§ **Task prompt**:
All of the data needs to be repeated exactly.

§ **Data provided**:
§ §
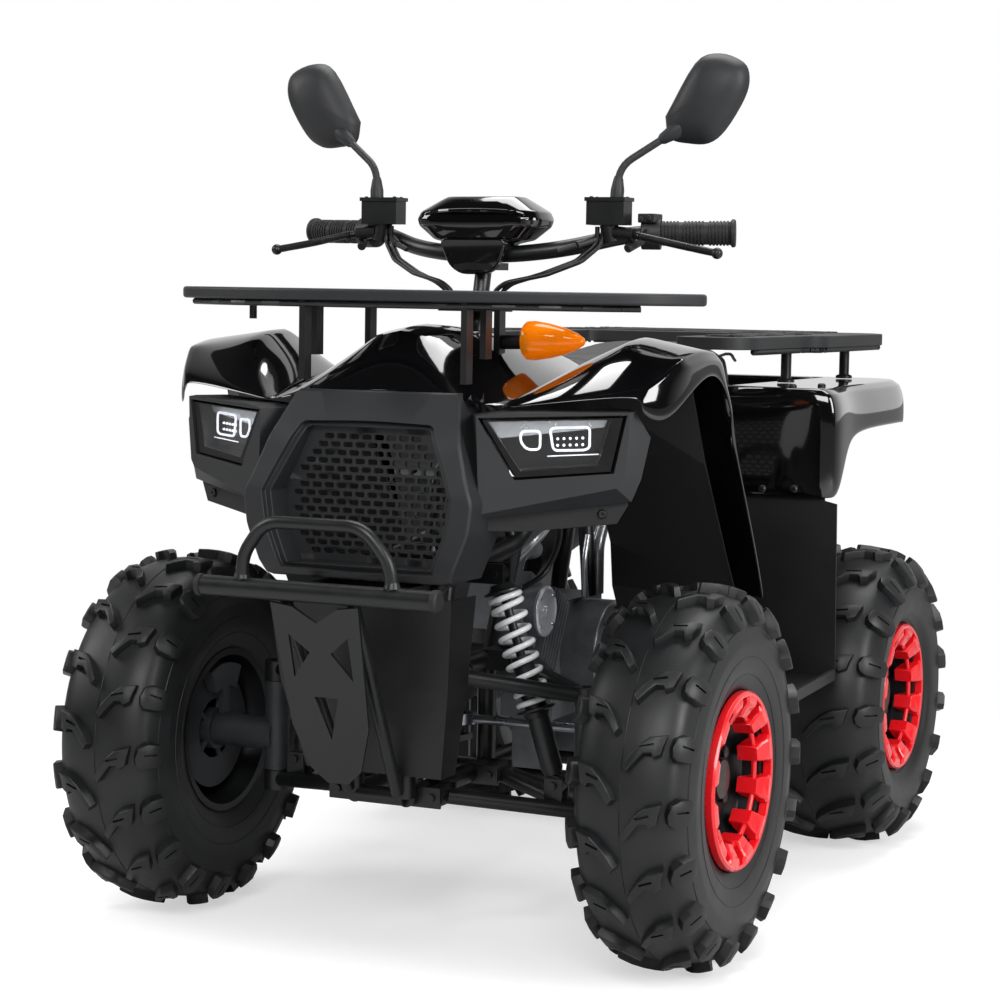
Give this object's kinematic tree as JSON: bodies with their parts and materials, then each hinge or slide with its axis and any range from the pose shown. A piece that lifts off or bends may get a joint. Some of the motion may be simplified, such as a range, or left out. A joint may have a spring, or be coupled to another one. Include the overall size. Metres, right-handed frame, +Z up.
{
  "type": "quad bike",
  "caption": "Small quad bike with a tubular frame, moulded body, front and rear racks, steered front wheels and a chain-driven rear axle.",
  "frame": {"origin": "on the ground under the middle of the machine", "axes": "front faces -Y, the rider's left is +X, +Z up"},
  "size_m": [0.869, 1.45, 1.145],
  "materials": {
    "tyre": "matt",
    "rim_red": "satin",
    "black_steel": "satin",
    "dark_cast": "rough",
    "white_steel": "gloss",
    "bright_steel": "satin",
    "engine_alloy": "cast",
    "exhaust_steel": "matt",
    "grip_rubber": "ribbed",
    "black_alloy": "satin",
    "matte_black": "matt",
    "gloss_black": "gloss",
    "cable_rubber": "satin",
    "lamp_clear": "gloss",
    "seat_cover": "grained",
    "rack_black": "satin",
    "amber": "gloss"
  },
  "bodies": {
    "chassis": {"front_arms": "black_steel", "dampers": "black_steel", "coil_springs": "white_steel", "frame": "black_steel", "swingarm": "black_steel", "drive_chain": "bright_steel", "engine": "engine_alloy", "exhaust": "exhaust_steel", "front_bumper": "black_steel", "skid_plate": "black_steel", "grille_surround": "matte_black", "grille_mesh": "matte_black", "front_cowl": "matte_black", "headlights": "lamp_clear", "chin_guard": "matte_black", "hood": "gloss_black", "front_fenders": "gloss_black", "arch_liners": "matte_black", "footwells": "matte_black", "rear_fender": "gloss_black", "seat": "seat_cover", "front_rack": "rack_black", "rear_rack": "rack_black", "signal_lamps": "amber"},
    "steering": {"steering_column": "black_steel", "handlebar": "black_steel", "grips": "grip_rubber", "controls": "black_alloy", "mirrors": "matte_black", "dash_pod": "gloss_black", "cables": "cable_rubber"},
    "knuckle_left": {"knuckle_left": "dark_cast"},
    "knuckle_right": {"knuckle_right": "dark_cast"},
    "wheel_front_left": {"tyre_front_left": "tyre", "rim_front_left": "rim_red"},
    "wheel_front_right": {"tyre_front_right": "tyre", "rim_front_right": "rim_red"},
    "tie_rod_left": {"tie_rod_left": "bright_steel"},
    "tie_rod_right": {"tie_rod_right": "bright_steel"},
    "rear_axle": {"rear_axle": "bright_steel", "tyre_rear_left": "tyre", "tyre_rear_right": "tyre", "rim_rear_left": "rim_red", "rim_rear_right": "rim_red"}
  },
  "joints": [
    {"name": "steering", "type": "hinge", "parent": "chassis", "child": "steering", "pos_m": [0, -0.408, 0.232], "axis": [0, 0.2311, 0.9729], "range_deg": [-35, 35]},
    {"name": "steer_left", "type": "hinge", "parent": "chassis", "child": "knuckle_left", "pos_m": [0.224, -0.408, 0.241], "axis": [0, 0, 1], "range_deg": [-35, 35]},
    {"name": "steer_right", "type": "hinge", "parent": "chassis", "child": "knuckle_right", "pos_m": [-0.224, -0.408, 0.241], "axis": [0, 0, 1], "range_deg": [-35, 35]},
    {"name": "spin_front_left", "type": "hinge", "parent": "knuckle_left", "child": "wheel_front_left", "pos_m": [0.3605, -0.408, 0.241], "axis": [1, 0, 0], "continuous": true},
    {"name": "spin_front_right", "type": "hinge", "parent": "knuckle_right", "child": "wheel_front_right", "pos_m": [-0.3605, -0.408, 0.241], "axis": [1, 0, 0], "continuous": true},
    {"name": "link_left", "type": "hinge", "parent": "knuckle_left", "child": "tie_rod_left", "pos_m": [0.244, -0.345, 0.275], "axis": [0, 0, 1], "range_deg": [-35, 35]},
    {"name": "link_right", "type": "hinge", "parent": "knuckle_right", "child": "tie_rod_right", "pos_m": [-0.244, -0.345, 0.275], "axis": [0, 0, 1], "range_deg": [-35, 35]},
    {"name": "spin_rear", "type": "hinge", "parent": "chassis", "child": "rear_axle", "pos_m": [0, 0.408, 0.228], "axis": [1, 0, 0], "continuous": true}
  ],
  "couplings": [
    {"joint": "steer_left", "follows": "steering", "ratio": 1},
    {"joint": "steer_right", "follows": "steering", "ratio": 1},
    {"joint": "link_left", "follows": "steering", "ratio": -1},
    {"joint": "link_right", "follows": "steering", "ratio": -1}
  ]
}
§ §
§ **Result of this task**:
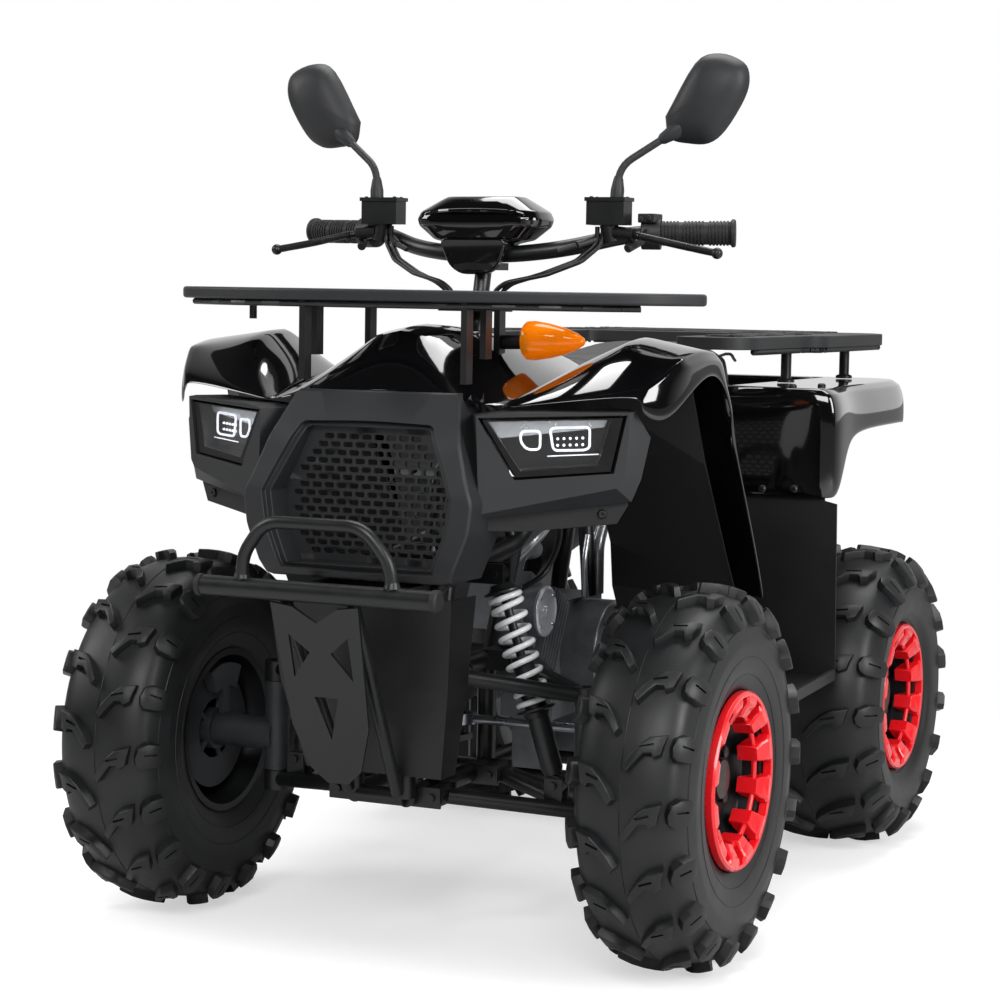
Give this object's kinematic tree as JSON: bodies with their parts and materials, then each hinge or slide with its axis and any range from the pose shown. A piece that lifts off or bends may get a joint. Some of the motion may be simplified, such as a range, or left out. A joint may have a spring, or be coupled to another one. Include the overall size. Metres, right-handed frame, +Z up.
{
  "type": "quad bike",
  "caption": "Small quad bike with a tubular frame, moulded body, front and rear racks, steered front wheels and a chain-driven rear axle.",
  "frame": {"origin": "on the ground under the middle of the machine", "axes": "front faces -Y, the rider's left is +X, +Z up"},
  "size_m": [0.869, 1.45, 1.145],
  "materials": {
    "tyre": "matt",
    "rim_red": "satin",
    "black_steel": "satin",
    "dark_cast": "rough",
    "white_steel": "gloss",
    "bright_steel": "satin",
    "engine_alloy": "cast",
    "exhaust_steel": "matt",
    "grip_rubber": "ribbed",
    "black_alloy": "satin",
    "matte_black": "matt",
    "gloss_black": "gloss",
    "cable_rubber": "satin",
    "lamp_clear": "gloss",
    "seat_cover": "grained",
    "rack_black": "satin",
    "amber": "gloss"
  },
  "bodies": {
    "chassis": {"front_arms": "black_steel", "dampers": "black_steel", "coil_springs": "white_steel", "frame": "black_steel", "swingarm": "black_steel", "drive_chain": "bright_steel", "engine": "engine_alloy", "exhaust": "exhaust_steel", "front_bumper": "black_steel", "skid_plate": "black_steel", "grille_surround": "matte_black", "grille_mesh": "matte_black", "front_cowl": "matte_black", "headlights": "lamp_clear", "chin_guard": "matte_black", "hood": "gloss_black", "front_fenders": "gloss_black", "arch_liners": "matte_black", "footwells": "matte_black", "rear_fender": "gloss_black", "seat": "seat_cover", "front_rack": "rack_black", "rear_rack": "rack_black", "signal_lamps": "amber"},
    "steering": {"steering_column": "black_steel", "handlebar": "black_steel", "grips": "grip_rubber", "controls": "black_alloy", "mirrors": "matte_black", "dash_pod": "gloss_black", "cables": "cable_rubber"},
    "knuckle_left": {"knuckle_left": "dark_cast"},
    "knuckle_right": {"knuckle_right": "dark_cast"},
    "wheel_front_left": {"tyre_front_left": "tyre", "rim_front_left": "rim_red"},
    "wheel_front_right": {"tyre_front_right": "tyre", "rim_front_right": "rim_red"},
    "tie_rod_left": {"tie_rod_left": "bright_steel"},
    "tie_rod_right": {"tie_rod_right": "bright_steel"},
    "rear_axle": {"rear_axle": "bright_steel", "tyre_rear_left": "tyre", "tyre_rear_right": "tyre", "rim_rear_left": "rim_red", "rim_rear_right": "rim_red"}
  },
  "joints": [
    {"name": "steering", "type": "hinge", "parent": "chassis", "child": "steering", "pos_m": [0, -0.408, 0.232], "axis": [0, 0.2311, 0.9729], "range_deg": [-35, 35]},
    {"name": "steer_left", "type": "hinge", "parent": "chassis", "child": "knuckle_left", "pos_m": [0.224, -0.408, 0.241], "axis": [0, 0, 1], "range_deg": [-35, 35]},
    {"name": "steer_right", "type": "hinge", "parent": "chassis", "child": "knuckle_right", "pos_m": [-0.224, -0.408, 0.241], "axis": [0, 0, 1], "range_deg": [-35, 35]},
    {"name": "spin_front_left", "type": "hinge", "parent": "knuckle_left", "child": "wheel_front_left", "pos_m": [0.3605, -0.408, 0.241], "axis": [1, 0, 0], "continuous": true},
    {"name": "spin_front_right", "type": "hinge", "parent": "knuckle_right", "child": "wheel_front_right", "pos_m": [-0.3605, -0.408, 0.241], "axis": [1, 0, 0], "continuous": true},
    {"name": "link_left", "type": "hinge", "parent": "knuckle_left", "child": "tie_rod_left", "pos_m": [0.244, -0.345, 0.275], "axis": [0, 0, 1], "range_deg": [-35, 35]},
    {"name": "link_right", "type": "hinge", "parent": "knuckle_right", "child": "tie_rod_right", "pos_m": [-0.244, -0.345, 0.275], "axis": [0, 0, 1], "range_deg": [-35, 35]},
    {"name": "spin_rear", "type": "hinge", "parent": "chassis", "child": "rear_axle", "pos_m": [0, 0.408, 0.228], "axis": [1, 0, 0], "continuous": true}
  ],
  "couplings": [
    {"joint": "steer_left", "follows": "steering", "ratio": 1},
    {"joint": "steer_right", "follows": "steering", "ratio": 1},
    {"joint": "link_left", "follows": "steering", "ratio": -1},
    {"joint": "link_right", "follows": "steering", "ratio": -1}
  ]
}